Instead, the facility is the first in the country to use a combination of a whole-body imager and metal detector to screen for a wide array of weapons and contraband, said Scott Ortolani, a manager with L-3 Communications, which makes the device.

The $250,000 millimeter-wave machine uses rotating antennas to produce an electronically stripped-down, 360-degree holographic image of the body.

“They should tell you before you go through. I didn’t know they strip you down,” said JoAnne Hicks of Castle Rock as she left the building with her 17-year-old daughter, Allison.

The two hadn’t seen brochures explaining the technology and the methods taken to protect privacy.

Denver International Airport and a handful of other airports are using L-3 whole-body scanners in pilot programs, but the machine that started operating at the justice center Monday is the first to combine metal detecting and body imaging, Ortolani said.

The body image appears on a shielded computer screen nearby, where a security officer verifies that the person is not carrying anything suspicious.

“The technology instantly discriminates between your body and virtually anything else, including plastic, ceramic, metal, paper, rubber and explosives,” the county says. “Your scan is deleted immediately after analysis. At no time is your identity or privacy compromised.”

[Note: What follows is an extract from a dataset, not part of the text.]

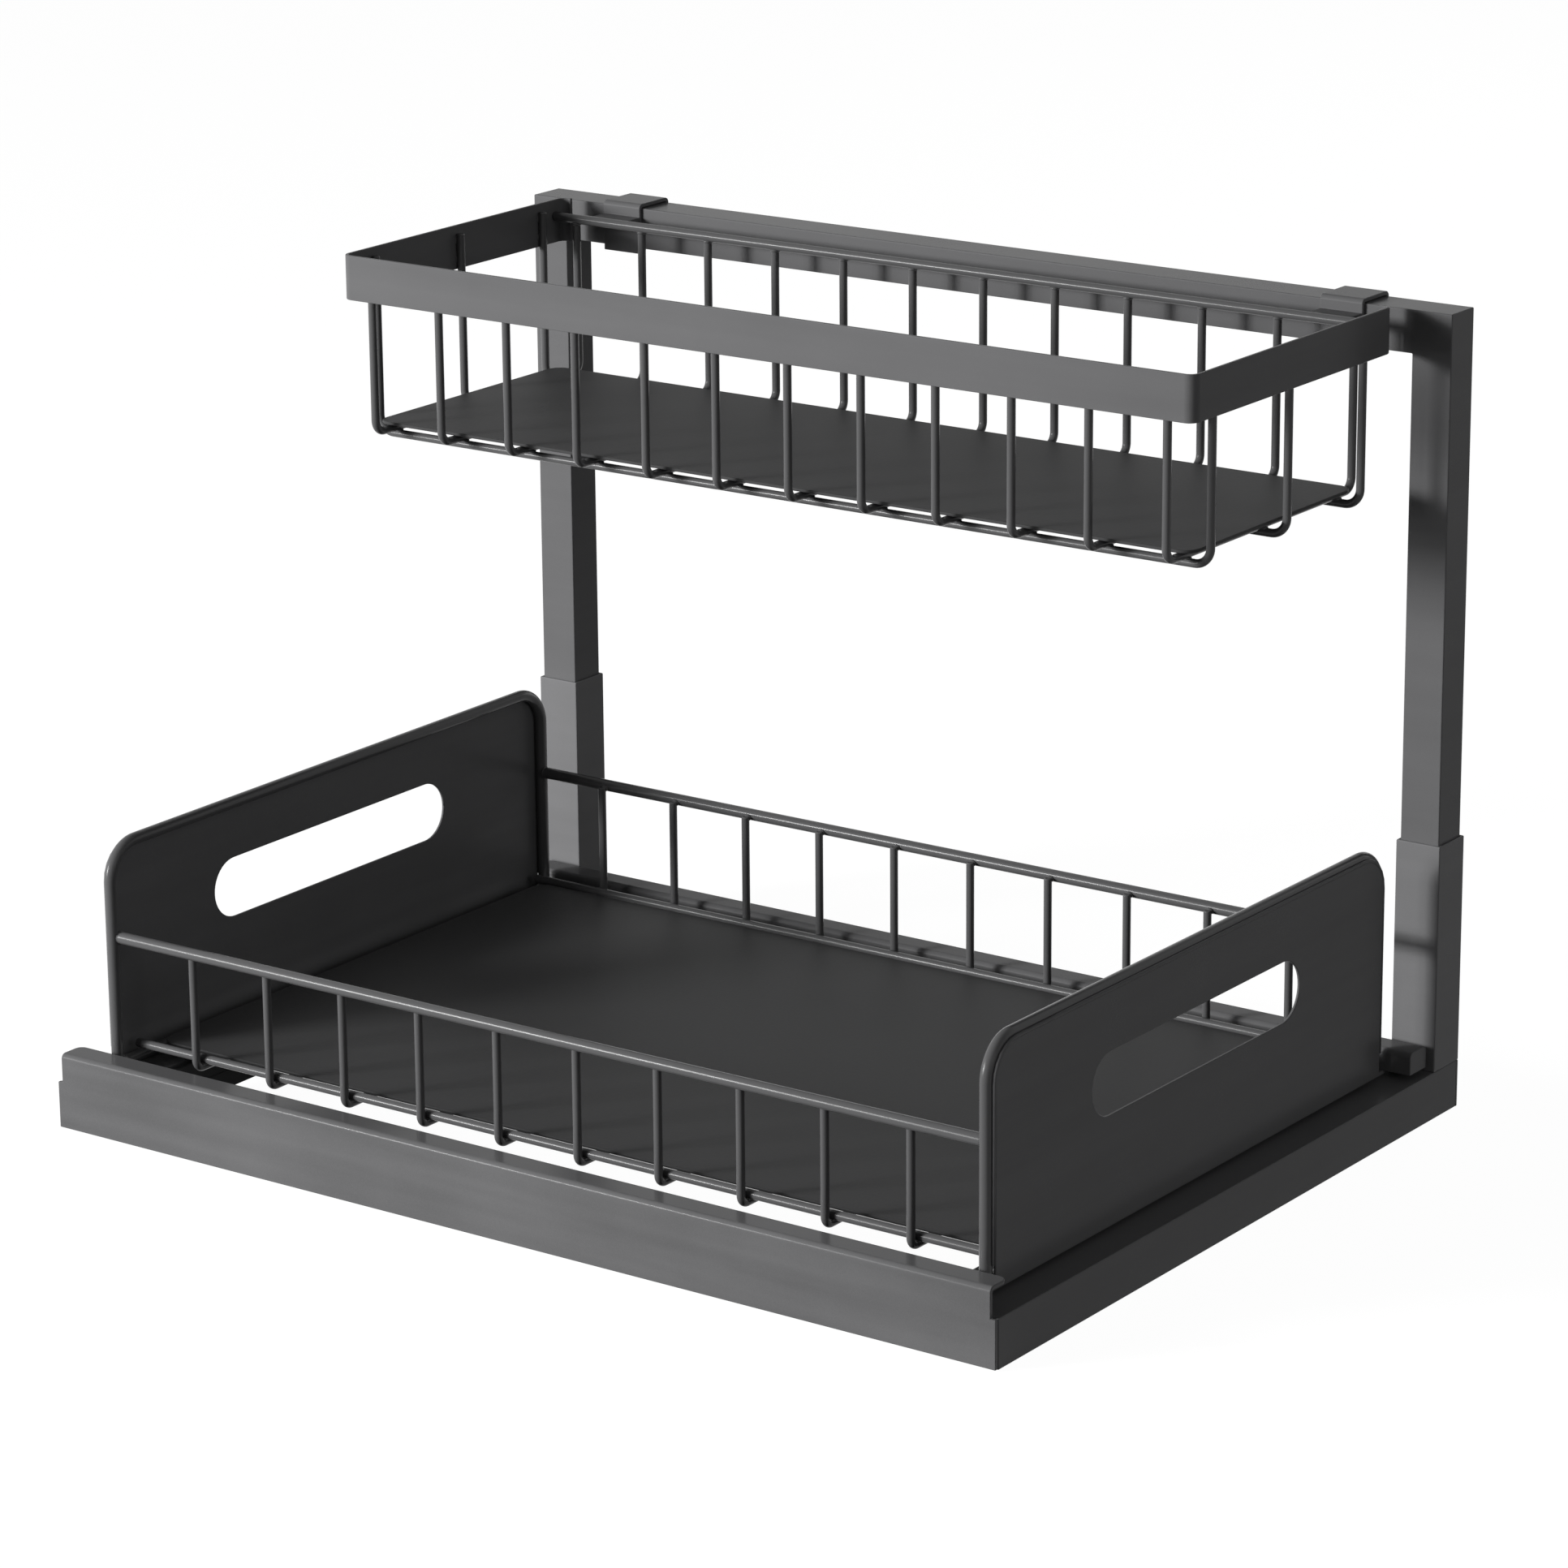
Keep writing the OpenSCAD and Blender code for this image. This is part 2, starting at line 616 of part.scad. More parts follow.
// Sheet on the outside of a hoop, with a handle slot through it
module side_panel() {
    edge = rod_r / 2;
    slot_y = (hoop_y0 + hoop_y1) / 2;
    color(metal) translate([-panel_x, 0, 0]) rotate([90, 0, 90]) linear_extrude(panel_t) difference() {
        union() {
            round_plate(hoop_y0 + edge, hoop_y1 - edge, hoop_z0, hoop_z1 - edge, hoop_top_r - edge);
            translate([hoop_y0 + edge, hoop_z0 - rod_r]) square([hoop_y1 - hoop_y0 - 2 * edge, basket_h / 2]);
        }
        round_plate(slot_y - slot_l / 2, slot_y + slot_l / 2,
                    basket_z0 + slot_z - slot_h / 2, basket_z0 + slot_z + slot_h / 2,
                    (slot_h - slot_flat) / 2);
    }
}

module rail_rod(y) {
    color(wire_metal) bar_x(2 * (hoop_x - rod_r), rod_r, y, rail_rod_z);
}

module floor_rod(y) {
    color(wire_metal) bar_x(2 * (hoop_x - rod_r), floor_rod_r, y, floor_rod_z);
}

// Wires bent down from the front rail rod, under the floor rods and up to the back rail rod
module lower_wires() {
    color(wire_metal) for (i = [0 : wire_count - 1])
        translate([(i - (wire_count - 1) / 2) * wire_pitch, 0, 0])
            u_wire(leg_y0, leg_y1, floor_z, rail_rod_z, rail_rod_z, floor_bend_r, wire_r);
}

module lower_mat() {
    x = hoop_x - rod_r - lower_mat_side + wire_r;
    color(rubber) translate([0, 0, floor_z + wire_r]) linear_extrude(mat_t)
        round_plate(-x, x, floor_rod_y0 + floor_rod_r + lower_mat_front,
                    floor_rod_y1 - floor_rod_r - lower_mat_back, mat_r);
}

// ---- Upper basket ----

// Flat band bent round the front and sides, its back ends turned in
module rim_band() {
    color(metal) translate([0, 0, rim_z0]) linear_extrude(rim_h) difference() {
        round_plate(-rim_x, rim_x, rim_y0, rim_y1, rim_r);
        round_plate(-rim_x + rim_t, rim_x - rim_t, rim_y0 + rim_t, rim_y1 - rim_t, rim_r - rim_t);
        translate([-rim_x + rim_return, rim_y1 - rim_r]) square([2 * (rim_x - rim_return), rim_r + cut]);
    }
}

module upper_back_rod() {
    color(wire_metal) bar_x(2 * (rim_x - rim_t), back_rod_r, back_rod_y, back_rod_z);
}

// Strap bent over the beam, with a bridge forward to the back rod
module hook() {
    leg_y = beam_y0 - hook_gap;
    lip_y = beam_y1 + hook_gap;
    top_z = frame_h + hook_rise;
    bend_z = top_z - hook_bend_r;
    leg_z0 = beam_z0 - hook_leg_drop;
    lip_z0 = top_z + hook_t - hook_lip_h;
    bridge_y0 = back_rod_y + back_rod_r;
    color(metal) run_across(-hook_x - hook_w / 2, -hook_x + hook_w / 2) {
        translate([leg_y - hook_t, leg_z0]) square([hook_t, bend_z - leg_z0]);
        translate([leg_y + hook_bend_r, bend_z]) sheet_bend(hook_bend_r, hook_t, 1);
        translate([leg_y + hook_bend_r, top_z]) square([lip_y - leg_y - 2 * hook_bend_r, hook_t]);
        translate([lip_y - hook_bend_r, bend_z]) sheet_bend(hook_bend_r, hook_t, 0);
        translate([lip_y, lip_z0]) square([hook_t, bend_z - lip_z0]);
        translate([bridge_y0, back_rod_z - hook_t / 2])
            square([leg_y - hook_t - bridge_y0 + sink, hook_t]);
    }
}

// Wires from the inside of the band, under the floor and up to the back rod
module upper_cross_wires() {
    color(wire_metal) for (i = [0 : cross_count - 1])
        translate([(i - (cross_count - 1) / 2) * cross_pitch, 0, 0])
            u_wire(cross_leg_y0, back_rod_y, cross_z, wire_top, back_rod_z - back_rod_r,
                   cross_bend_r, wire_r);
}

// Wires from side to side, below the others
module upper_long_wires() {
    color(wire_metal) for (i = [0 : long_count - 1])
        translate([0, rim_y0 + long_first + i * long_pitch, 0]) rotate([0, 0, 90])
            u_wire(-long_leg_x, long_leg_x, long_z, wire_top, wire_top, long_bend_r, wire_r);
}

module upper_mat() {
    x = long_leg_x - upper_mat_side;
    color(rubber) translate([0, 0, upper_mat_z]) linear_extrude(mat_t)
        round_plate(-x, x, cross_leg_y0 + upper_mat_end, back_rod_y - upper_mat_end, mat_r);
}

// ---- Nodes ----

base_rail();  // base_rail_left
mirror([1, 0, 0]) base_rail();  // base_rail_right
tie_bar(rail_y0 + tie_inset);  // front_tie_bar
tie_bar(sleeve_y - tie_inset - tie_w);  // back_tie_bar
post_sleeve();  // post_sleeve_left
mirror([1, 0, 0]) post_sleeve();  // post_sleeve_right
post();  // post_left
mirror([1, 0, 0]) post();  // post_right
top_beam();
rail_plugs();
slide_outer();  // slide_outer_left
mirror([1, 0, 0]) slide_outer();  // slide_outer_right
union() {  // rail_rivets
    rivet_rows(-rail_in_x) rail_rivet();
    mirror([1, 0, 0]) rivet_rows(-rail_in_x) rail_rivet();
}
slide_middle();  // slide_middle_left
mirror([1, 0, 0]) slide_middle();  // slide_middle_right
union() {  // outer_ball_cages
    outer_cage();
    mirror([1, 0, 0]) outer_cage();
}
union() {  // inner_ball_cages
    inner_cage();
    mirror([1, 0, 0]) inner_cage();
}
slide_inner();  // slide_inner_left
mirror([1, 0, 0]) slide_inner();  // slide_inner_right
union() {  // tray_rivets
    rivet_rows(-tray_web_x) tray_rivet();
    mirror([1, 0, 0]) rivet_rows(-tray_web_x) tray_rivet();
}
tray_front();
tray_side();  // tray_side_left
mirror([1, 0, 0]) tray_side();  // tray_side_right
tray_back();
side_hoop();  // side_hoop_left
mirror([1, 0, 0]) side_hoop();  // side_hoop_right
side_panel();  // side_panel_left
mirror([1, 0, 0]) side_panel();  // side_panel_right
rail_rod(rail_rod_y0);  // front_rail_rod
rail_rod(rail_rod_y1);  // back_rail_rod
floor_rod(floor_rod_y0);  // front_floor_rod
floor_rod(floor_rod_y1);  // back_floor_rod
lower_wires();
lower_mat();
rim_band();
upper_back_rod();
hook();  // hook_left
mirror([1, 0, 0]) hook();  // hook_right
upper_cross_wires();
upper_long_wires();
upper_mat();
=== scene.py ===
"""Two-tier pull-out basket for a kitchen cabinet: steel frame, tray, wire baskets and mats."""

import math

import bmesh
import bpy
from mathutils import Matrix, Vector


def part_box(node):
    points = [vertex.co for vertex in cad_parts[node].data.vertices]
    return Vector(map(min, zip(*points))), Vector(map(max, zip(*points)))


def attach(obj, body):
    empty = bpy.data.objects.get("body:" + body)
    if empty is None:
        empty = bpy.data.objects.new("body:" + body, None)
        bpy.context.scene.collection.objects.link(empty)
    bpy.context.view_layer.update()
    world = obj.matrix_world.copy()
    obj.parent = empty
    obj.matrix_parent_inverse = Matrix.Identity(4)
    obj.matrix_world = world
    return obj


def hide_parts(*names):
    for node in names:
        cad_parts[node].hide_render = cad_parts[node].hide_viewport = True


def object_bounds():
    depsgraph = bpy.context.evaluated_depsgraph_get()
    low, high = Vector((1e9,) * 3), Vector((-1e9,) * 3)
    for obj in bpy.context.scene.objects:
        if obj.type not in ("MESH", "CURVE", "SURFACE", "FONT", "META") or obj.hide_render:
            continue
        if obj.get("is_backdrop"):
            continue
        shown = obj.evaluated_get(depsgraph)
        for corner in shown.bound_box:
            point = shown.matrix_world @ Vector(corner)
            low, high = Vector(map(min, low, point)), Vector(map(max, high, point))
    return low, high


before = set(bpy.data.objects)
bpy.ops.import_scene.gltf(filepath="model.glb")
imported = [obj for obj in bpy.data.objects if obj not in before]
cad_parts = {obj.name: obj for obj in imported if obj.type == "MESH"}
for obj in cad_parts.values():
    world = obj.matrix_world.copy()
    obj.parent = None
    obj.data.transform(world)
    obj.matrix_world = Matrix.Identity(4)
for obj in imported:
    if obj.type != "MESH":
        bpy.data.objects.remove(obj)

MM = 0.001
cad_low, cad_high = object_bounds()


# ---- Base frame ----
# Square steel tubes: two rails on the cabinet floor, tied by two flat bars, with a welded sleeve at
# the back of each. An inverted U of smaller tube, mitred at its corners, plugs into the sleeves.
# The welds are ground flush, and everything is powder coated in a satin dark grey, with painted
# light on the sleeves.

class Signal:
    """A socket of a finish, with the arithmetic that the finishes need."""

    def __init__(self, finish, socket):
        self.finish = finish
        self.socket = socket

    def math(self, operation, first, second):
        return self.finish.node("ShaderNodeMath", {"operation": operation}, {0: first, 1: second})

    def __add__(self, other):
        return self.math("ADD", self, other)

    def __mul__(self, other):
        return self.math("MULTIPLY", self, other)


class Finish:
    """A material under construction, with patterns placed in the object's own frame."""

    def __init__(self, name):
        self.material = bpy.data.materials.new(name)
        self.material.use_nodes = True
        self.tree = self.material.node_tree
        self.shader = self.tree.nodes["Principled BSDF"]
        self.place = self.node("ShaderNodeTexCoord", {}, {}, "Object")

    def node(self, kind, settings, sockets, output=0):
        made = self.tree.nodes.new(kind)
        for name, value in settings.items():
            setattr(made, name, value)
        for name, value in sockets.items():
            self.feed(made.inputs[name], value)
        return Signal(self, made.outputs[output])

    def feed(self, socket, value):
        if isinstance(value, Signal):
            self.tree.links.new(value.socket, socket)
        else:
            socket.default_value = value

    def noise(self, size, detail=2.0, stretch=(1, 1, 1)):
        """Noise from 0 to 1 with features of that size in metres, longer where stretch is."""
        place = self.node("ShaderNodeVectorMath", {"operation": "DIVIDE"},
                          {0: self.place, 1: stretch})
        return self.node("ShaderNodeTexNoise", {},
                         {"Vector": place, "Scale": 1 / size, "Detail": detail})

    def blend(self, amount, first, second):
        """Colour between two colours, by a signal from 0 to 1."""
        return self.node("ShaderNodeMix", {"data_type": "RGBA"},
                         {"Factor": amount, "A": (*first, 1), "B": (*second, 1)}, "Result")

    def bump(self, height, depth):
        return self.node("ShaderNodeBump", {}, {"Height": height, "Distance": depth})

    def surface(self, specular, **values):
        """The finished material: specular is the same all over, the values may vary."""
        self.shader.inputs["Specular IOR Level"].default_value = specular
        for name, value in values.items():
            self.feed(self.shader.inputs[name.replace("_", " ")], value)
        return self.material


def shade(colour, factor):
    return tuple(channel * factor for channel in colour)


CLOUD_GLOSS = 0.08
GRAIN_GLOSS = 0.05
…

Valerie Jones of Castle Rock stepped out of the imager Monday and said that the technology doesn’t trouble her.

“In this day and age, you have to do everything you can to protect U.S. citizens and government agencies,” she said. “They are looking for particular things and not attempting to invade privacy.”

Douglas County’s contract with L-3 calls for the face and groin area of each person to be blurred.

But there were some bugs to work out Monday because, in some cases, faces and groins were showing up on the screen being reviewed by a private security officer.

Ortolani explained that the machine still was programmed for administrators, who can override the privacy function that blurs body parts.

In addition, officers still are learning how to instruct people to properly position their hands above their heads as they stand in the machine. If hands are not placed correctly, the computer might not blur the correct parts of the body, Ortolani said.

Douglas County bought the machine, in part, because judges have been asking for improved screening technology, said Lt. Laurie Anderson of the county sheriff’s office, which oversees security at the facility. “We are always looking at new technology.”

The device also should speed the screening process by largely eliminating secondary searches that have created lines at the checkpoint in the past, said Victoria Starkey, facilities manager in the county’s public works department.